Hasta hay quien se emociona con el adan (llamada a la oración), como le pasó a una regidora de Lleida, mujer feminista y a cargo del área de igualdad. En su emoción debió de olvidar a todas las niñas que en ese preciso momento veían como en nombre de una religión se vulneraba uno de sus derechos principales, el derecho a beber agua y a comer. No importan, total, son musulmanas.
Si esa regidora se enterase de que en tal casa hay una niña de ocho apellidos catalanes o españoles, obligada a no beber agua durante 16 horas seguidas creo que su reacción sería otra muy distinta.
Ya de pequeña pensaba que esto no estaba muy bien pensado, que Dios no podía ser tan tonto o tan malvado. Claro que también pensaba que cuando fuese mayor nadie estaría obligado a creer en un Dios, y que todos seríamos libres para guardar el Ramadán o no.

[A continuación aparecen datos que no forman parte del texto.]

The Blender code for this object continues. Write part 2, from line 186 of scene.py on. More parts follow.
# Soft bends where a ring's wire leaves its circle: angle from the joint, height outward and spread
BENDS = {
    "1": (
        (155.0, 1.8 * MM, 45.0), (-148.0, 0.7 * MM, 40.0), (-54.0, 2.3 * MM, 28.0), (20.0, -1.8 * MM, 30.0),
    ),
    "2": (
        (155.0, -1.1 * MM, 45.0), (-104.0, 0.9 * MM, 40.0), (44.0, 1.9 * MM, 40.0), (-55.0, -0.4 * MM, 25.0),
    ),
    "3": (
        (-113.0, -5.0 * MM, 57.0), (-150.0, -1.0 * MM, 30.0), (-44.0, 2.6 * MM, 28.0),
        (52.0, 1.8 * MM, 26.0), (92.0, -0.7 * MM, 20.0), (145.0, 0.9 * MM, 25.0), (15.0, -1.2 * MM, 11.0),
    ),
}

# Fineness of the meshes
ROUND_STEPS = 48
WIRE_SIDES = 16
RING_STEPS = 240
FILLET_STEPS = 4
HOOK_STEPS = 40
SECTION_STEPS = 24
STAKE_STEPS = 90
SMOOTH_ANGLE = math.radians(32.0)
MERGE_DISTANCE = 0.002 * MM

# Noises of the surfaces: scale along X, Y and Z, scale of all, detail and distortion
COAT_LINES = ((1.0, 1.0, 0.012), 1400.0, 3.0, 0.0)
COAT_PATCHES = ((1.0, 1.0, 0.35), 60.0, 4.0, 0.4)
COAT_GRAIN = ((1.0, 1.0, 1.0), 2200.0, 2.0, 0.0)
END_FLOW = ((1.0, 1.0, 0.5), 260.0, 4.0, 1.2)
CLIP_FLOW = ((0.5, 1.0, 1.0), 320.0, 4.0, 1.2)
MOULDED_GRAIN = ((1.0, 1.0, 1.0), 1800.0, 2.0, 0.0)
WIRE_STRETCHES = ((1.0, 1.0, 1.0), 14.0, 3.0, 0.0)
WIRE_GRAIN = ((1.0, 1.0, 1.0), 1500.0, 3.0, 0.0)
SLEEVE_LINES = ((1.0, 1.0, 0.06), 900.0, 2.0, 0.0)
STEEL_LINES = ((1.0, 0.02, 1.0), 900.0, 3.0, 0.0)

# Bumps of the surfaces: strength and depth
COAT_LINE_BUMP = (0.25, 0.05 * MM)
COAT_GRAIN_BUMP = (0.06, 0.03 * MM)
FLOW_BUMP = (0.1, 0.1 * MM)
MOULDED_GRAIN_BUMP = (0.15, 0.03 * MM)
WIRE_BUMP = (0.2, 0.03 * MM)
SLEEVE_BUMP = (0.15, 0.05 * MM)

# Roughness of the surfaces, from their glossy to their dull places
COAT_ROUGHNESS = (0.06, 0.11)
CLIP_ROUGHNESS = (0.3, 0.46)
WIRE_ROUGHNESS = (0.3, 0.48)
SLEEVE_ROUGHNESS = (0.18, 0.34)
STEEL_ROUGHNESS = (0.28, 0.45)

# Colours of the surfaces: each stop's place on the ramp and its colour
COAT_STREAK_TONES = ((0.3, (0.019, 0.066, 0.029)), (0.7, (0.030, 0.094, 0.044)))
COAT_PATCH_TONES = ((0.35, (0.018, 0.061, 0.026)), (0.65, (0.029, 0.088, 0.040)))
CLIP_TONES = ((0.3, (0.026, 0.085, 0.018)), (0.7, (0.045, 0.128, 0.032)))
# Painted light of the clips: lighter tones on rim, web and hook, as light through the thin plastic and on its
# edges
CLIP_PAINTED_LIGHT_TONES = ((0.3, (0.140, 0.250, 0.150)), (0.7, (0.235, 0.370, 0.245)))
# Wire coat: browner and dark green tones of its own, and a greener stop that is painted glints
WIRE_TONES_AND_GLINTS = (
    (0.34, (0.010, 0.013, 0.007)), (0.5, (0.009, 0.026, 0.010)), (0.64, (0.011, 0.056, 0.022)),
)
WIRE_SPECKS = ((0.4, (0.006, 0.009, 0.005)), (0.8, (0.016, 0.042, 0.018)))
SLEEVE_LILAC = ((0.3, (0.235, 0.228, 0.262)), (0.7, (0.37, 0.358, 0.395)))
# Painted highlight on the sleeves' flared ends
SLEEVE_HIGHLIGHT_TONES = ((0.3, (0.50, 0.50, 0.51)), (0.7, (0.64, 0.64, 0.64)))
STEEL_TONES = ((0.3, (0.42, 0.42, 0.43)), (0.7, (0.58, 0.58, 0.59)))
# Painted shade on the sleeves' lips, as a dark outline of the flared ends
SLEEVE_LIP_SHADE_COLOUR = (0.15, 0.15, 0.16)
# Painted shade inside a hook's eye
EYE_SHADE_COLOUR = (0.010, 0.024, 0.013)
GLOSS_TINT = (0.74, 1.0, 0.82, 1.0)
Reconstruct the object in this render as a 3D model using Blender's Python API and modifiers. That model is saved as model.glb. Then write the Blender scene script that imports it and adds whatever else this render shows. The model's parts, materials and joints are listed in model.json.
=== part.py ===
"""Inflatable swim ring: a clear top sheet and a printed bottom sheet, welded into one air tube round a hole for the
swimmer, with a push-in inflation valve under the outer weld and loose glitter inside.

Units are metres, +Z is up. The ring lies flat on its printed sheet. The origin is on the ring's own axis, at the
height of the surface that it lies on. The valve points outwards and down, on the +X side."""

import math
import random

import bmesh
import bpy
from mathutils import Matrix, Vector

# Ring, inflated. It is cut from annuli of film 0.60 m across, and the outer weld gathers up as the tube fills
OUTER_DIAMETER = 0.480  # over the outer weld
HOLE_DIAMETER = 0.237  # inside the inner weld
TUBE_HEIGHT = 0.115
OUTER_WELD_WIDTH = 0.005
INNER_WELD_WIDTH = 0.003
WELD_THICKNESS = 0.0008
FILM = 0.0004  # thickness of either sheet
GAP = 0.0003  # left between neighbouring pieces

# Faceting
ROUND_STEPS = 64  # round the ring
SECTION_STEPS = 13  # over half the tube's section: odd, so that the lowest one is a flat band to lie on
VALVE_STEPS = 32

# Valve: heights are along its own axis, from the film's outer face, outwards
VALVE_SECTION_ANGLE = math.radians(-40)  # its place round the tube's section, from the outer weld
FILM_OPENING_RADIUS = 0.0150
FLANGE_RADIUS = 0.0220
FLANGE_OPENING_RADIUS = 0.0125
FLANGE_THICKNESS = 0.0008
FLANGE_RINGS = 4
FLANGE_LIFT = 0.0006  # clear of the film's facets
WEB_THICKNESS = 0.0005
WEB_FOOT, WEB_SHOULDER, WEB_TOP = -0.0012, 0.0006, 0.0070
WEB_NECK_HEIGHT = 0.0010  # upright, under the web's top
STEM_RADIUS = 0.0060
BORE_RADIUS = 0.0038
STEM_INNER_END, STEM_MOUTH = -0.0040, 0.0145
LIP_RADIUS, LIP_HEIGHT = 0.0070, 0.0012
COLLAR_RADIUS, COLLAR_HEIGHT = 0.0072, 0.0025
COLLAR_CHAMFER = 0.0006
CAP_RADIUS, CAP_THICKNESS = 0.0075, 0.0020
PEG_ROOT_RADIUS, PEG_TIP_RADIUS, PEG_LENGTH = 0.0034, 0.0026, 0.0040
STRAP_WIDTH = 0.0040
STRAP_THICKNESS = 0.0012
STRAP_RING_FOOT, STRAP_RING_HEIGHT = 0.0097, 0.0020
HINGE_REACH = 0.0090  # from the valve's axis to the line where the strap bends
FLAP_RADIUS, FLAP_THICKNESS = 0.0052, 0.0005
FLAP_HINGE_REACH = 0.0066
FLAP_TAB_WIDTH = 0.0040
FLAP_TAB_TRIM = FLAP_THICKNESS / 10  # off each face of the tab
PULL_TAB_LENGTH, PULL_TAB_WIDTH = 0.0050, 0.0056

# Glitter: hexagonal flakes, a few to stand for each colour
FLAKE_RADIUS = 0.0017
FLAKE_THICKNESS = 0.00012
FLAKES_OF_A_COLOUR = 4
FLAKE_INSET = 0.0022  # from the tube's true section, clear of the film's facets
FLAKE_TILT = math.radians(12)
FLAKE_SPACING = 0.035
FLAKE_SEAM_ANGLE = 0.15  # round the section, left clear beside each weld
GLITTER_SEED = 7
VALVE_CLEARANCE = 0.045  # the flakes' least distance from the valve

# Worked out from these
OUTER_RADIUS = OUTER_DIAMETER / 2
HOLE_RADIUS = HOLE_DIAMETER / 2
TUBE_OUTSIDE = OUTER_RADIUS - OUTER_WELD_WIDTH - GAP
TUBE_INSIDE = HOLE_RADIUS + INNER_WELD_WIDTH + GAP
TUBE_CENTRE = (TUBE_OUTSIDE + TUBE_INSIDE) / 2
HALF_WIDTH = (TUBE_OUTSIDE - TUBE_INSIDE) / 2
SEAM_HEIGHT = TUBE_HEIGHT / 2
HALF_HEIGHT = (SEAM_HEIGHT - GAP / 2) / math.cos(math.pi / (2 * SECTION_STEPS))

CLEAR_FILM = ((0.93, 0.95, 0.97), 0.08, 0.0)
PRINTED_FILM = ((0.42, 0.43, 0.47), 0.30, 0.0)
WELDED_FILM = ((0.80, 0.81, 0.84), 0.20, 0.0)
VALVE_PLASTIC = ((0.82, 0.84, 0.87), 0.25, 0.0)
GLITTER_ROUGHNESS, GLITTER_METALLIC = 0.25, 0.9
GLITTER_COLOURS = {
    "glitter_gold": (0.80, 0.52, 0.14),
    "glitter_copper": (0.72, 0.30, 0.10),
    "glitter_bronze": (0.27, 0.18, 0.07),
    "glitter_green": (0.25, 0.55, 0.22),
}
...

Pasan los años y la obligación en muchos países se ha hecho ley: 6 meses de cárcel en Marruecos a quien se sorprenda comiendo en Ramadán en público. Y aún se llega más lejos en este fanatismo por guardar las normas y los dogmas: vecinos denuncian a otros vecinos si sospechan que han comido.
No, no hay tiempo para la espiritualidad, a lo mejor porque atávicamente sabemos que el Ramadán se instauró por una razón totalmente práctica. La falta de agua.